I don’t even own a dress, let alone pantyhose. Dressing up for me is a nice pair of jeans and a t-shirt without a saying or picture that’ll piss off my mother. So that leaves out my “Aren’t I just a f@#%ing ray of sunshine” shirt.
Sheri
I don’t even own a dress, let alone pantyhose. Dressing up for me is a nice pair of jeans and a t-shirt without a saying or picture that’ll piss off my mother. So that leaves out my “Aren’t I just a f@#%ing ray of sunshine” shirt.
Sheri
I wear a dress or skirt 95% of the time anyway, Thanksgiving day will be no different. The guys will have on jeans and football jerseys.
I’ll be wearing pants, because I have no intention of shaving my legs. And a nice shirt, probably.
Kathleen de Trelare writes,
You don’t wear Whatever You Want for your birthday? I sure will!

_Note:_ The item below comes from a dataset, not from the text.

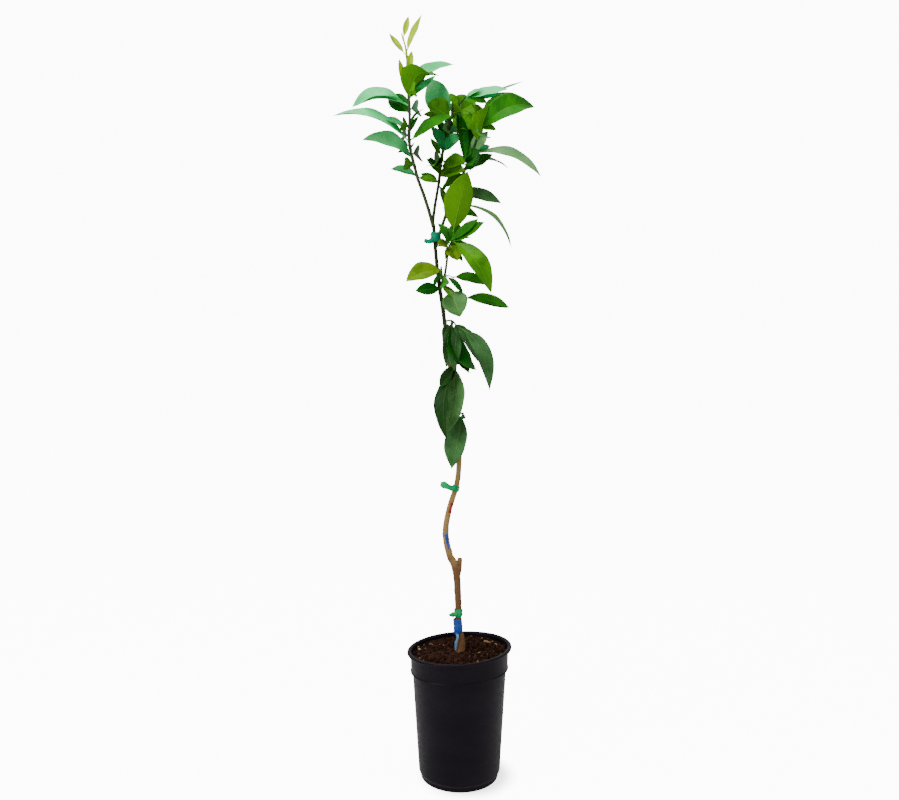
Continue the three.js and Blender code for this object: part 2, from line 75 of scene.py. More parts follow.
# A leaf is (place on its shoot from 0 to 1, turn, rise, length, width, arch, roll, twist, kind). Turn is its
# heading round the upright axis, from right towards back, and rise its climb above level. Arch is how far its
# midrib stands off its chord as a share of its length. Roll turns the blade about the chord, and twist is how
# much more it turns from foot to tip. `behind` is how many leaves the seeded rule tries on a shoot's back,
# inside the box `space`. `finer` are small leaves that fill a shoot out between its main ones.
MASSES = {
    "foliage_left": {"space": ((-140, -60, 1075), (-75, 80, 1300)), "shoots": (
        {"path": ((-75, -4, 1080, 5.4), (-87, -8, 1126, 5), (-91, -11, 1154, 4.8), (-90, -14, 1200, 4.2),
                  (-94, -13, 1258, 3.6), (-96, -11, 1309, 3), (-104, -9, 1341, 2.2)), "behind": 7,
         "leaves": (
            (0.02, 165, 20, 55, 22, 0.1, -55, 0, "jade"), (0.02, 343, -18, 43, 18, 0, 60, 0, "fresh"),
            (0.15, 193, 16, 95, 42, 0.18, -60, 0, "jade"), (0.21, 325, 50, 15, 6, 0, 0, 0, "fresh"),
            (0.26, 186, 17, 143, 42, 0.15, -40, 0, "silver"), (0.27, 339, 22, 90, 52, 0, 50, 0, "mid"),
            (0.34, 38, 55, 56, 14, 0.1, 0, 0, "mid"), (0.45, 158, 42, 56, 36, 0.05, -70, 0, "deep"),
            (0.5, 172, 2, 106, 44, 0.2, -45, -60, "silver"), (0.52, 312, 24, 71, 57, 0.44, 0, 0, "fresh"),
            (0.66, 26, 29, 107, 34, 0.07, 45, 0, "silver"), (0.58, 197, 74, 60, 22, -0.08, -50, 0, "flush"),
            (0.72, 31, 78, 46, 14, 0, 80, 0, "flush"), (0.85, 166, 53, 56, 13, -0.04, -60, 0, "flush"),
            (0.88, 344, 65, 69, 23, -0.02, 60, 0, "flush"), (0.97, 34, 76, 46, 12, 0, 60, 0, "flush"),
            (0.1, 255, -12, 58, 24, 0.05, 75, 0, "mid"), (0.36, 262, -14, 62, 26, 0.05, 70, 0, "mid"),
            (0.6, 283, -18, 66, 26, 0.05, -75, 0, "fresh"), (0.18, 84, 17, 90, 34, 0.06, 80, 0, "mid"),
            (0.3, 100, 19, 94, 36, 0.06, -80, 0, "deep"), (0.48, 82, 21, 88, 34, 0.06, 80, 0, "jade")
         ), "finer": (
            (0.56, 30, 47, 54, 26, 0.08, 60, 0, "mid"), (0.31, 15, 63, 40, 11, 0.05, 50, 0, "deep"),
            (0.6, 199, 73, 60, 14, -0.08, -95, 0, "flush"), (0.66, 22, 20, 66, 16, 0.12, 50, 0, "mid"),
            (0.5, 173, 3, 98, 22, 0.15, -45, -30, "silver"), (0.32, 182, 26, 60, 20, 0.12, -50, 0, "jade"),
            (0.15, 190, 36, 32, 14, 0, -60, 0, "deep"), (0.55, 5, 42, 66, 18, 0, 60, 0, "jade")
         )},
    )},
    "foliage_centre": {"space": ((-56, -60, 1070), (14, 90, 1240)), "shoots": (
        {"path": ((-38, 14, 1078, 4.8), (-32, 18, 1128, 4.4), (-24, 20, 1168, 3.8), (-17, 16, 1194, 3.2),
                  (-5, 10, 1216, 2), (10, 4, 1232, 1.8)), "behind": 4,
         "leaves": (
            (0.1, 326, -2, 56, 42, 0.05, 60, 0, "olive"), (0.15, 225, 20, 36, 34, 0, -50, 0, "deep"),
            (0.2, 332, 0, 56, 38, 0.05, 62, 0, "olive"), (0.3, 155, 59, 46, 12, 0.05, -60, 0, "olive"),
            (0.36, 216, 57, 50, 38, 0.05, -75, 0, "jade"), (0.36, 342, 38, 48, 32, 0.05, 70, 0, "jade"),
            (0.5, 60, 72, 52, 30, 0, 80, 0, "mid"), (0.66, 150, 68, 102, 50, 0.05, -75, 0, "jade"),
            (0.75, 205, 18, 52, 48, 0.05, -75, 0, "olive"), (0.72, 70, 66, 48, 44, 0.05, 80, 0, "fresh"),
            (0.78, 30, 34, 60, 54, 0, 75, 0, "olive"), (0.86, 4, -73, 108, 42, 0.05, 70, 0, "deep"),
            (0.74, 345, -26, 52, 42, 0.05, 70, 0, "fresh"), (1, 351, 8, 80, 34, 0, 50, 0, "silver"),
            (1, 352, 13, 111, 7, -0.03, 60, 0, "sage"), (0.25, 275, -14, 60, 26, 0.05, 75, 0, "deep"),
            (0.6, 262, -16, 66, 30, 0.05, -70, 0, "mid"), (0.97, 346, -12, 46, 26, 0.08, 60, 0, "mid"),
            (0.25, 100, 18, 92, 36, 0.08, 40, 0, "deep"), (0.82, 98, 22, 92, 36, 0.08, -40, 0, "mid"),
            (0.2, 262, -17, 84, 32, 0.06, 30, 0, "mid"), (0.8, 282, -21, 86, 34, 0.06, -30, 0, "olive")
         ), "finer": (
            (0.74, 186, 6, 52, 22, 0.05, -75, 0, "olive"), (0.54, 165, 63, 38, 16, 0.05, -70, 0, "deep"),
            (0.1, 195, 48, 38, 24, 0.05, -60, 0, "olive"), (0.93, 300, -82, 112, 20, 0.03, 20, 0, "deep"),
            (1, 350, 27, 34, 16, 0, 50, 0, "silver"), (0.88, 165, 62, 30, 16, 0.05, -75, 0, "olive"),
            (0.02, 165, 28, 40, 18, 0, -60, 0, "mid"), (1, 349, 3, 84, 18, -0.06, 50, 0, "silver")
         )},
    )},
    "foliage_right": {"space": ((2, -80, 1000), (62, 80, 1105)), "shoots": (
        {"path": ((-23, 2, 1023, 5), (-8, 0, 1059, 4.6), (12, -6, 1103, 4), (30, -8, 1148, 3.4), (43, -8, 1191, 2.6)),
         "behind": 6,
         "leaves": (
            (0.02, 20, -8, 62, 26, 0.1, 60, 0, "mid"), (0.08, 10, -33, 138, 30, 0.2, 15, 0, "sage"),
            (0.2, 7, -10, 89, 34, 0.08, 60, 0, "dull"), (0.44, 8, 32, 62, 36, 0, 50, 0, "mid"),
            (0.5, 30, 5, 92, 16, 0.15, 30, 0, "sage"), (0.62, 353, -20, 134, 36, 0.165, 45, 0, "sage"),
            (0.62, 350, 52, 50, 34, 0, 65, 0, "sage"), (0.7, 250, -65, 56, 30, 0.05, -20, 0, "deep"),
            (0.75, 316, 62, 66, 50, 0, 10, 0, "fresh"), (0.95, 209, 55, 43, 22, 0, -40, 0, "fresh"),
            (0.86, 5, 25, 112, 54, 0.26, 68, 0, "mid"), (0.6, 270, -14, 64, 28, 0.05, 70, 0, "deep"),
            (0.85, 258, -18, 62, 28, 0.05, -70, 0, "fresh"), (0.45, 78, 18, 94, 38, 0.08, -40, 0, "deep"),
            (0.78, 82, 21, 96, 36, 0.08, 40, 0, "mid"), (0.5, 276, -18, 88, 34, 0.06, 30, 0, "deep")
         ), "finer": (
            (0.42, 190, -37, 44, 20, 0.05, 60, 0, "deep"), (0.9, 340, -16, 31, 20, 0.05, 55, 0, "fresh"),
            (0.6, 8, 29, 42, 22, 0.05, 60, 0, "jade"), (0.95, 5, 50, 66, 24, 0.16, 62, 0, "mid"),
            (0.02, 170, 72, 48, 16, 0, 60, 0, "deep"), (0.95, 150, 70, 40, 22, 0, 70, 0, "mid")
         )},
        {"path": ((-23, 2, 1023, 3), (-29, 4, 1044, 2.6), (-34, 4, 1058, 2)), "behind": 0,
         "leaves": (
            (0.95, 330, 50, 36, 16, 0, 60, 0, "deep"),
         )},
    )},
    "foliage_low_right": {"space": ((-26, -60, 890), (22, 60, 1010)), "shoots": (
        {"path": ((-21, -14, 951, 3.8), (-14, -17, 966, 3.4), (-12, -16, 983, 2.8)), "behind": 4,
         "leaves": (
            (0.2, 237, -60, 30, 22, 0, 60, 0, "mid"), (0.15, 225, 2, 30, 26, 0.05, -55, 0, "yellow"),
            (0.2, 18, -46, 37, 18, 0, 60, 0, "deep"), (0.26, 303, -52, 40, 34, 0.05, 30, 0, "yellow"),
            (0.33, 215, 50, 44, 28, 0, -70, 0, "mid"), (0.4, 346, 29, 70, 34, 0, 62, 0, "mid"),
            (0.44, 29, 70, 40, 28, 0, 75, 0, "mid"), (0.5, 344, -53, 121, 44, 0.17, 50, 0, "olive"),
            (0.95, 312, 69, 109, 58, 0.02, -22, 0, "olive"), (0.6, 275, -10, 60, 26, 0.05, 70, 0, "mid"),
            (0.5, 92, 13, 94, 36, 0.08, 40, 0, "mid"), (0.25, 100, 10, 84, 32, 0.08, -40, 0, "deep")
         ), "finer": (
            (0.5, 350, 38, 62, 22, 0, 62, 0, "mid"), (0.5, 180, 63, 33, 14, 0, -70, 0, "mid")
         )},
    )},
    "foliage_front": {"space": ((-55, -60, 845), (20, 60, 905)), "shoots": (
        {"path": ((-34, -1, 882, 3.4), (-31, -12, 897, 3.2), (-33, -10, 919, 2.8)), "behind": 2,
         "leaves": (
            (0.02, 195, -7, 48, 26, 0.03, -75, 0, "deep"), (0.2, 330, -44, 44, 18, 0.05, 40, 0, "olive"),
            (0.77, 152, -55, 30, 18, 0, -60, 0, "deep"), (0.91, 202, -20, 72, 42, 0.12, -55, 0, "yellow"),
            (0.3, 285, -8, 56, 24, 0.05, 75, 0, "mid"), (0.5, 98, 9, 86, 32, 0.08, 50, 0, "mid")
         )},
        {"path": ((-31, -12, 893, 2.2), (-16, -14, 879, 2), (2, -12, 865, 1.6)), "behind": 2,
         "leaves": (
            (0.5, 308, -63, 57, 50, 0.05, 45, 0, "moss"), (1, 5, -11, 91, 24, 0.12, 65, 0, "mid")
         ), "finer": (
            (1, 5, -12, 88, 20, 0.07, 65, 0, "mid"),
         )},
        {"path": ((-32, -12, 903, 2), (-22, -12, 905, 1.8), (-12, -11, 902, 1.4)), "behind": 0,
         "leaves": (
            (0.3, 335, -46, 52, 13, 0.12, 45, 0, "deep"), (0.95, 4, -12, 65, 26, 0.1, 60, 0, "mid")
         )},
    )},
    "foliage_hanging": {"space": ((-34, -60, 690), (24, 60, 815)), "shoots": (
        {"path": ((-27, 1, 824, 3), (-13, -10, 823, 2.6), (-3, -12, 810, 2)), "behind": 2,
         "leaves": (
            (0.45, 232, -80, 86, 34, 0.05, -60, 0, "dull"), (0.55, 307, -53, 113, 52, -0.26, 0, 0, "deep"),
            (0.95, 341, -62, 129, 32, 0.4, 55, 0, "dull")
         ), "finer": (
            (0.55, 304, -62, 108, 46, -0.16, 0, 0, "deep"), (0.9, 338, -58, 76, 26, 0.28, 55, 0, "dull"),
            (0.1, 280, -74, 66, 34, 0.05, -20, 0, "dull"), (0.7, 318, -50, 46, 24, 0.05, 35, 0, "dull"),
            (0.95, 248, -80, 80, 30, 0.05, 0, 0, "dull")
         )},
    )},
    "leaf_middle": {"space": ((-60, -60, 600), (30, 10, 760)), "shoots": (
        {"path": ((-16, 0, 742, 3), (-5, -9, 745, 2.6)), "behind": 0,
         "leaves": (
            (0.95, 212, -80, 131, 64, -0.04, -30, 0, "moss"),
         ), "finer": (
            # The two finer leaves here are painted shade: the darkest green stands in for their shade.
            (0.95, 230, -79, 138, 44, 0.12, 15, 0, "dusk"), (0.95, 200, -54, 54, 26, 0, -50, 0, "dusk")
         )},
    )},
    "leaf_low": {"space": ((-40, -60, 540), (40, 10, 670)), "shoots": (
        {"path": ((-4, -1, 655, 3), (6, -10, 656, 2.6)), "behind": 0,
         "leaves": (
            (0.95, 211, -77, 102, 49, -0.02, -30, 0, "dull"),
         )},
    )},
}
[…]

Friday I’m going to get up and be my usual demanding self, and I’m going to get everything I want because it’s my birthday!
Everything I want, of course, is a waffle for breakfast, a haircut, a movie (probably Harry Potter) and to spend the rest of the evening playing EverQuest. I’m not that hard to please.
Corr
Moderately so. I’ll probably wear a sweater long enough to cover my waist after I unbuckle my belt and top button on my pants and collapse on the couch in a turkey-induced stupor.
Ahh…the holidays.
Well, if I went to my family’s Thanksgiving dinner in anything but jeans I’d just get funny looks. But I’m not going to Thanksgiving dinner; it’s too far to come home from college this year, so I’ll be eating at a teacher’s house, and I’ll probably put on a skirt and sweater to be on the safe side.
I’ll be wearing hospital scrubs.
And you’ll still look hot.
::blushing::
Oh, you…
I thought you meant this type of dressing up. Since we aren’t doing anything I plan on being casual all day.